Reproduce only the stretch of entries below that begins at the first line and ends at the line holding "lid_bottom = seam_z + seam_gap / 2".

>> Start RAW RECORDS

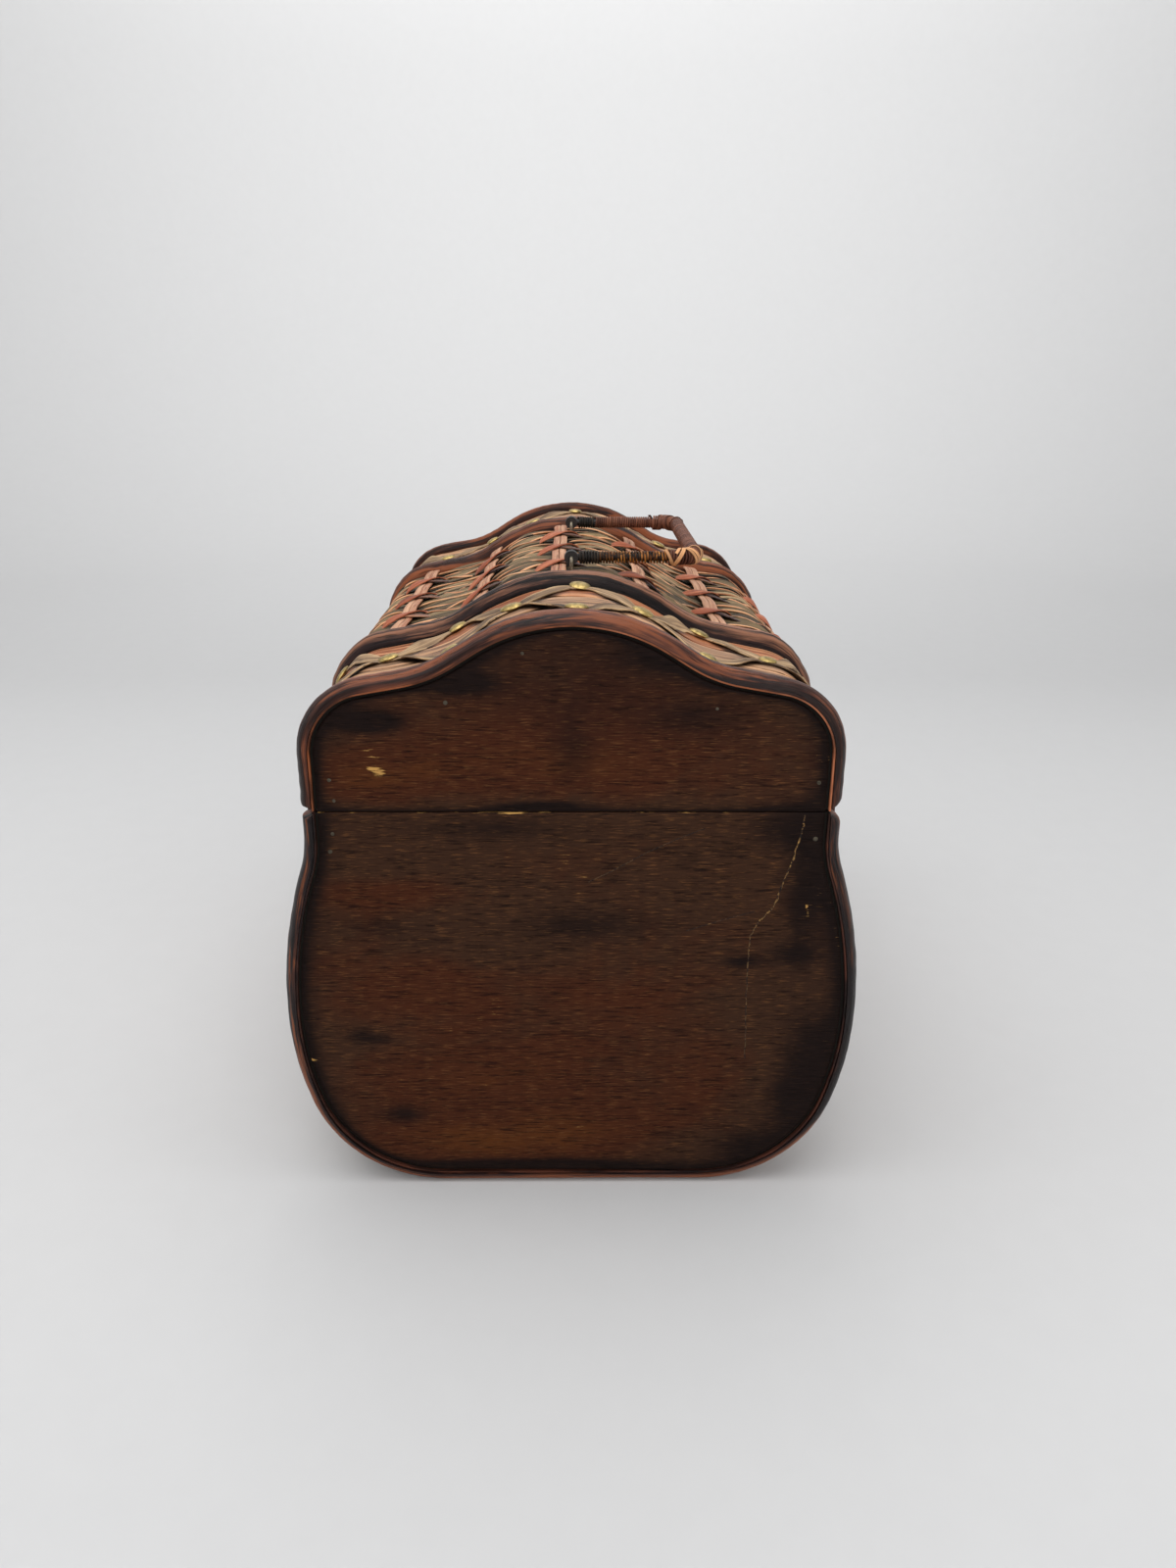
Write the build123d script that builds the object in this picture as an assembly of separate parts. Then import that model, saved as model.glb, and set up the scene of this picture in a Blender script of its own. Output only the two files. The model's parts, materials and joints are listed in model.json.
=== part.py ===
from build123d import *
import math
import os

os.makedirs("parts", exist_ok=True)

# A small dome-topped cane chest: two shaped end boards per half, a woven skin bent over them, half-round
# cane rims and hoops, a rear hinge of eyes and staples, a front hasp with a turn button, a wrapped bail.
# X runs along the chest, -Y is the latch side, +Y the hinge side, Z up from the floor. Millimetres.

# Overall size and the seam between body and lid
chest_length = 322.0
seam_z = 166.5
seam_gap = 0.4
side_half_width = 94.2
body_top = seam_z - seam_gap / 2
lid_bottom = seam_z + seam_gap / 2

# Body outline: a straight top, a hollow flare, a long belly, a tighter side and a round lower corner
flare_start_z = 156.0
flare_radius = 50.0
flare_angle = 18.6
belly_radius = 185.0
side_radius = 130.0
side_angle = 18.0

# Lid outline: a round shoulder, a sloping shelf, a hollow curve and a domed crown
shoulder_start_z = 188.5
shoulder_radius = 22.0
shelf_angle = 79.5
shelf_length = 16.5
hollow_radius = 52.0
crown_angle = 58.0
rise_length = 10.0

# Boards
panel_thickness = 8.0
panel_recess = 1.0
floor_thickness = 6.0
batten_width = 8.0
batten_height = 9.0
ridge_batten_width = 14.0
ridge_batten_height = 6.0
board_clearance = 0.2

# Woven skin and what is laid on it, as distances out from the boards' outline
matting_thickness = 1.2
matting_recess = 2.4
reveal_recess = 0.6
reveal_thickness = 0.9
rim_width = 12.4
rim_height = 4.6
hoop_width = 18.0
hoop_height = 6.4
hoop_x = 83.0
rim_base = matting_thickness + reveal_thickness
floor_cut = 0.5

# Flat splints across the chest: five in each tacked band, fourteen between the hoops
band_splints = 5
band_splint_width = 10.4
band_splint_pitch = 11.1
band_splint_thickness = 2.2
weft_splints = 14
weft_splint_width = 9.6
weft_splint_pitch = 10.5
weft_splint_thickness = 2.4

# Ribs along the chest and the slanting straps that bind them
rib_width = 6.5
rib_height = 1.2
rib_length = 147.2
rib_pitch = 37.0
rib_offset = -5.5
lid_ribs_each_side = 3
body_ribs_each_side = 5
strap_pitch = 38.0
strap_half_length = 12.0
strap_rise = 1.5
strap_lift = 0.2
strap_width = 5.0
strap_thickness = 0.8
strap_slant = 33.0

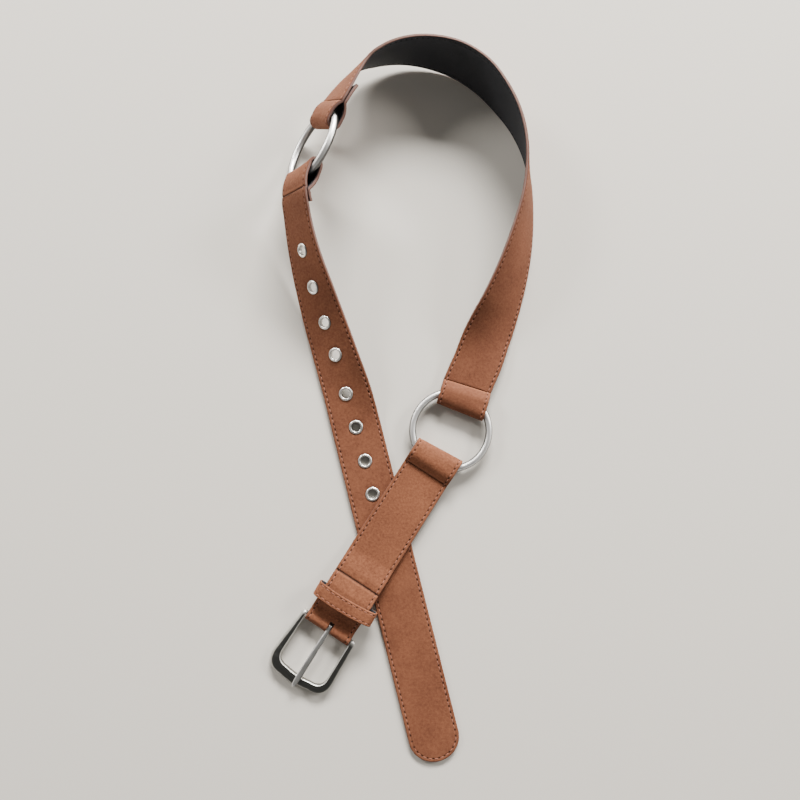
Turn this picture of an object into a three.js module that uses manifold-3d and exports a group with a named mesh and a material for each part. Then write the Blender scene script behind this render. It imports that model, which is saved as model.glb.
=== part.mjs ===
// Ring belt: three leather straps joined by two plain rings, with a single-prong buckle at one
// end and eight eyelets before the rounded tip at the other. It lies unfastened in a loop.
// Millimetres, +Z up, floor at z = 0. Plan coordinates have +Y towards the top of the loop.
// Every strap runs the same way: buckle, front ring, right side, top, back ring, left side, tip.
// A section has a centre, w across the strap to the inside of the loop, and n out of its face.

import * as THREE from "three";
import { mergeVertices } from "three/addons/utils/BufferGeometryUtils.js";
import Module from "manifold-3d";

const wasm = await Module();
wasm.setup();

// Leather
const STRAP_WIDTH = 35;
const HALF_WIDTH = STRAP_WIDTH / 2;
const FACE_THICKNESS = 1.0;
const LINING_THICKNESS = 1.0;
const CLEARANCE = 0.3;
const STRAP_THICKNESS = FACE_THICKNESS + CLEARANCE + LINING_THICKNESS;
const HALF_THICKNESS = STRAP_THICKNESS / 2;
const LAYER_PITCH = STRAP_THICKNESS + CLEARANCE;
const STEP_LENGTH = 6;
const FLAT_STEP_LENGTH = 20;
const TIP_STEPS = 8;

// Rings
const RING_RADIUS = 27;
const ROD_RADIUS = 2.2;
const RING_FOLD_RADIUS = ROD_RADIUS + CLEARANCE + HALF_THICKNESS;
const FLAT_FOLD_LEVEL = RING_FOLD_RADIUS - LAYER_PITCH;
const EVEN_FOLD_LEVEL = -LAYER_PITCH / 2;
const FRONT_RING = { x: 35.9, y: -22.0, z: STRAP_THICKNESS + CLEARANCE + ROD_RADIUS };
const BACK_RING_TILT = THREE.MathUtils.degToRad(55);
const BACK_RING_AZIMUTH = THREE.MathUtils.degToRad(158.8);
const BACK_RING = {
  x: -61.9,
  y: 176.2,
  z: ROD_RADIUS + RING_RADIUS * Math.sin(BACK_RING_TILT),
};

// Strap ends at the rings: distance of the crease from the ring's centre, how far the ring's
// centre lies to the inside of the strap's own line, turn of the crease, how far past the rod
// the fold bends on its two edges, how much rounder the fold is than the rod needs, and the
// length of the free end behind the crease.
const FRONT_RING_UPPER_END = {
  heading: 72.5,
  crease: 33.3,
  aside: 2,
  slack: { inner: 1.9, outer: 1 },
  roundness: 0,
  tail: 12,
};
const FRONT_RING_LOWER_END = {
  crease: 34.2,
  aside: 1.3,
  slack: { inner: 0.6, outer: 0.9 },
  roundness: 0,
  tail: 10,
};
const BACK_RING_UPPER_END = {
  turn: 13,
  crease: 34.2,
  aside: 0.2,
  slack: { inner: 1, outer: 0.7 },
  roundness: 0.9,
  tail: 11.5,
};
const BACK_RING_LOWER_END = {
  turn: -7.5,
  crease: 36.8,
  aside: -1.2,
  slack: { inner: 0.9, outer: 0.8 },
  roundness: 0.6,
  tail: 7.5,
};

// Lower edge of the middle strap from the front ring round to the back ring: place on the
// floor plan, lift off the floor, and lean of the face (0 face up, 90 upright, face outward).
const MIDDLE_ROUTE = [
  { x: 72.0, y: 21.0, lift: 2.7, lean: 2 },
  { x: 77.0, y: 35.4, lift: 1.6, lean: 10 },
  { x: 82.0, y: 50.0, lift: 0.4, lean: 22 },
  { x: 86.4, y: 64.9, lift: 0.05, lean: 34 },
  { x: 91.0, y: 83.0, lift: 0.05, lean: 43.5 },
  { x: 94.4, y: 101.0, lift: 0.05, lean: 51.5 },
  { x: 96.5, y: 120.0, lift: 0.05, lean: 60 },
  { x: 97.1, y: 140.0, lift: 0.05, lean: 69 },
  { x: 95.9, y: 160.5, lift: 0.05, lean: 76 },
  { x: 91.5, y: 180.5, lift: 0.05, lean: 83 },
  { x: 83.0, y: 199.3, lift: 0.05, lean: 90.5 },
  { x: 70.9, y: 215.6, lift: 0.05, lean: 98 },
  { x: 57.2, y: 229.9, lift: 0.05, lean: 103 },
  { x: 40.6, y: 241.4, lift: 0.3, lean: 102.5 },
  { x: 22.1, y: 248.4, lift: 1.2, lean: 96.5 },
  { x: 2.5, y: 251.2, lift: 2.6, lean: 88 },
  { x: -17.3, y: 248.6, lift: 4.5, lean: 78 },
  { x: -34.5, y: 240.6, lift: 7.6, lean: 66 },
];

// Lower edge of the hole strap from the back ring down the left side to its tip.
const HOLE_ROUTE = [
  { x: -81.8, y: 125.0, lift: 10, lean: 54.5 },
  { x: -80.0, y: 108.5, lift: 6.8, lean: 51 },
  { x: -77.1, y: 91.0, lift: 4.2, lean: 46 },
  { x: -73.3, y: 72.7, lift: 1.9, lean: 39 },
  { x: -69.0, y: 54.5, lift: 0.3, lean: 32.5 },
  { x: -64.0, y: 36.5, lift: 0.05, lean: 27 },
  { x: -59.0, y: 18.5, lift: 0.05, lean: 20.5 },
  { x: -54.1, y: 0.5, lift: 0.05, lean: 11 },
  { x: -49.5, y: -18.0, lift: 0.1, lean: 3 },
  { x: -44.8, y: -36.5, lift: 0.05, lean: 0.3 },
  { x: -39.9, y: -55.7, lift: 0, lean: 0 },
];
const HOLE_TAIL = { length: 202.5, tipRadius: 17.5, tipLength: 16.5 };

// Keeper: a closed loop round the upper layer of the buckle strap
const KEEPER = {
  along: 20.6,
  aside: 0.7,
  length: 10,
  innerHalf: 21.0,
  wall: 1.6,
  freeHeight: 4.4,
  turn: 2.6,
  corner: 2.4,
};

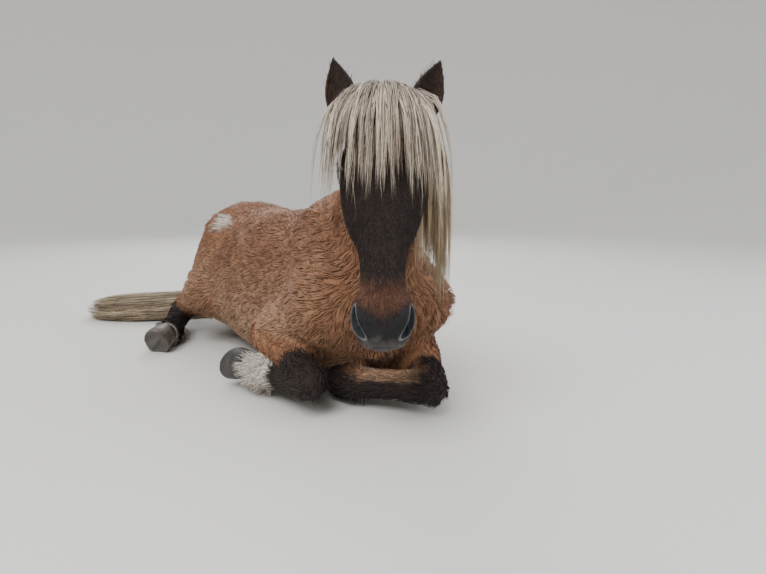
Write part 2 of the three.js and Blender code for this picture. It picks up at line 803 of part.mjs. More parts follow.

>> End RAW RECORDS

• COMPLETE ANSWER
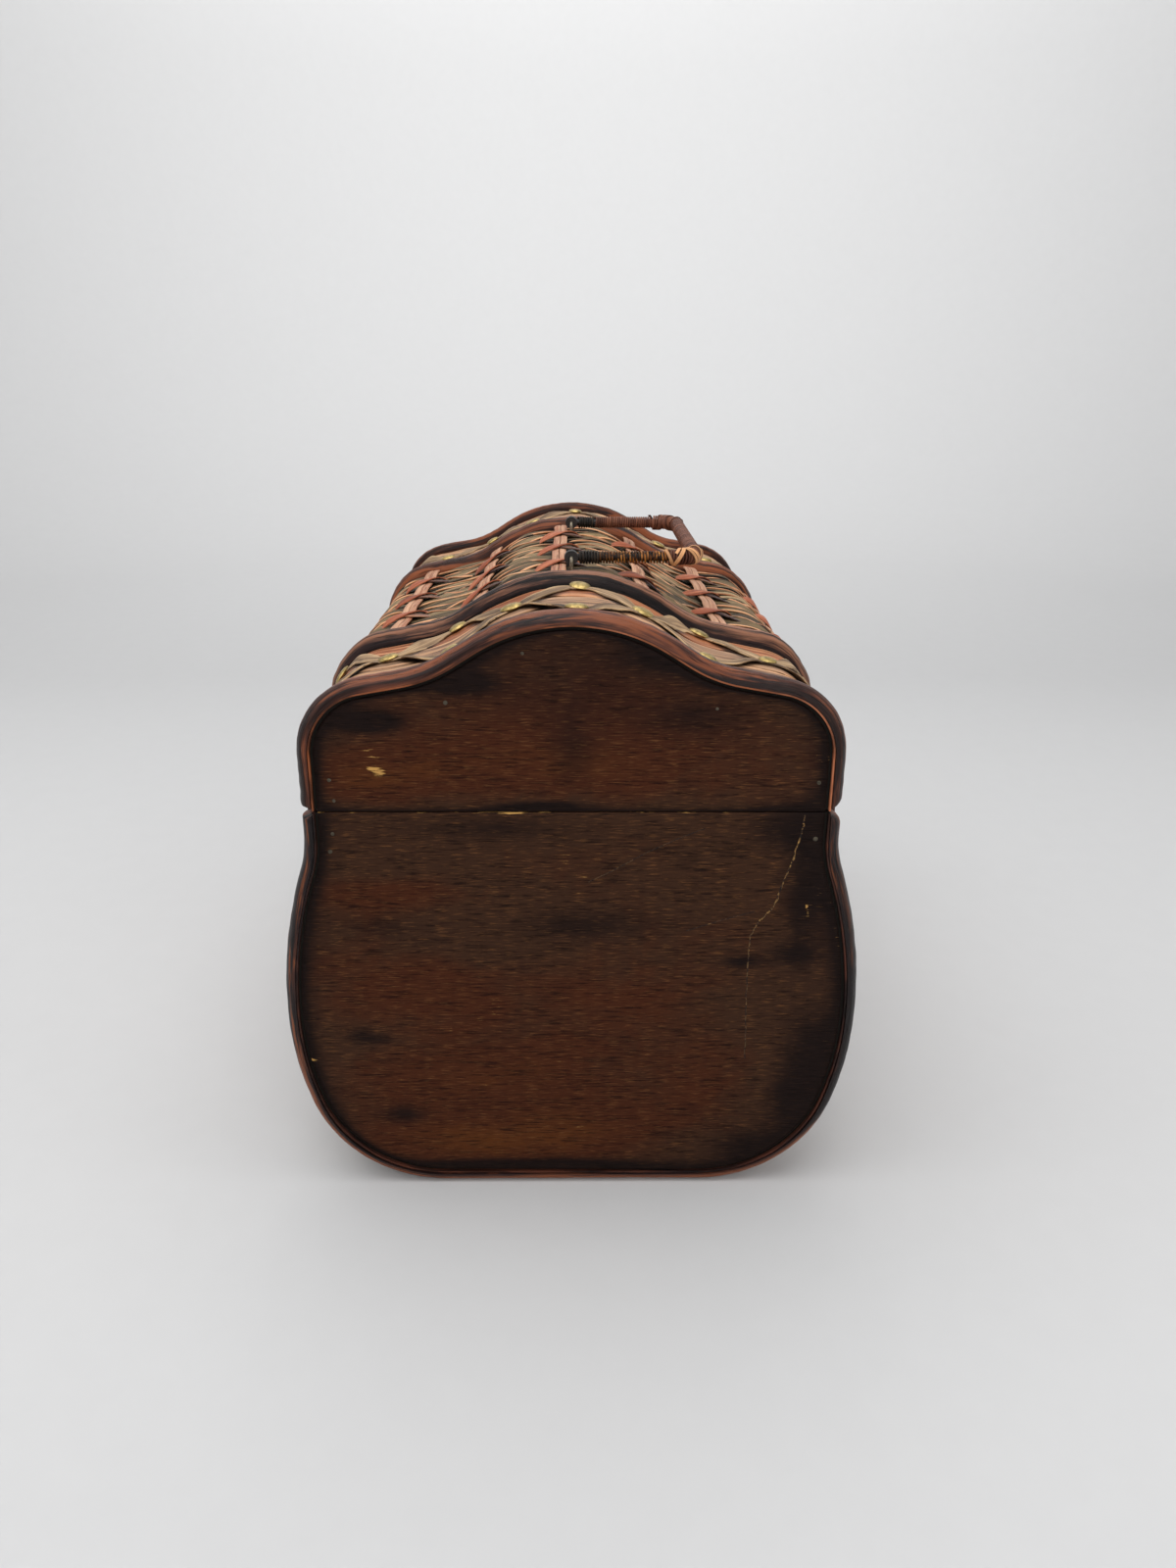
Write the build123d script that builds the object in this picture as an assembly of separate parts. Then import that model, saved as model.glb, and set up the scene of this picture in a Blender script of its own. Output only the two files. The model's parts, materials and joints are listed in model.json.
=== part.py ===
from build123d import *
import math
import os

os.makedirs("parts", exist_ok=True)

# A small dome-topped cane chest: two shaped end boards per half, a woven skin bent over them, half-round
# cane rims and hoops, a rear hinge of eyes and staples, a front hasp with a turn button, a wrapped bail.
# X runs along the chest, -Y is the latch side, +Y the hinge side, Z up from the floor. Millimetres.

# Overall size and the seam between body and lid
chest_length = 322.0
seam_z = 166.5
seam_gap = 0.4
side_half_width = 94.2
body_top = seam_z - seam_gap / 2
lid_bottom = seam_z + seam_gap / 2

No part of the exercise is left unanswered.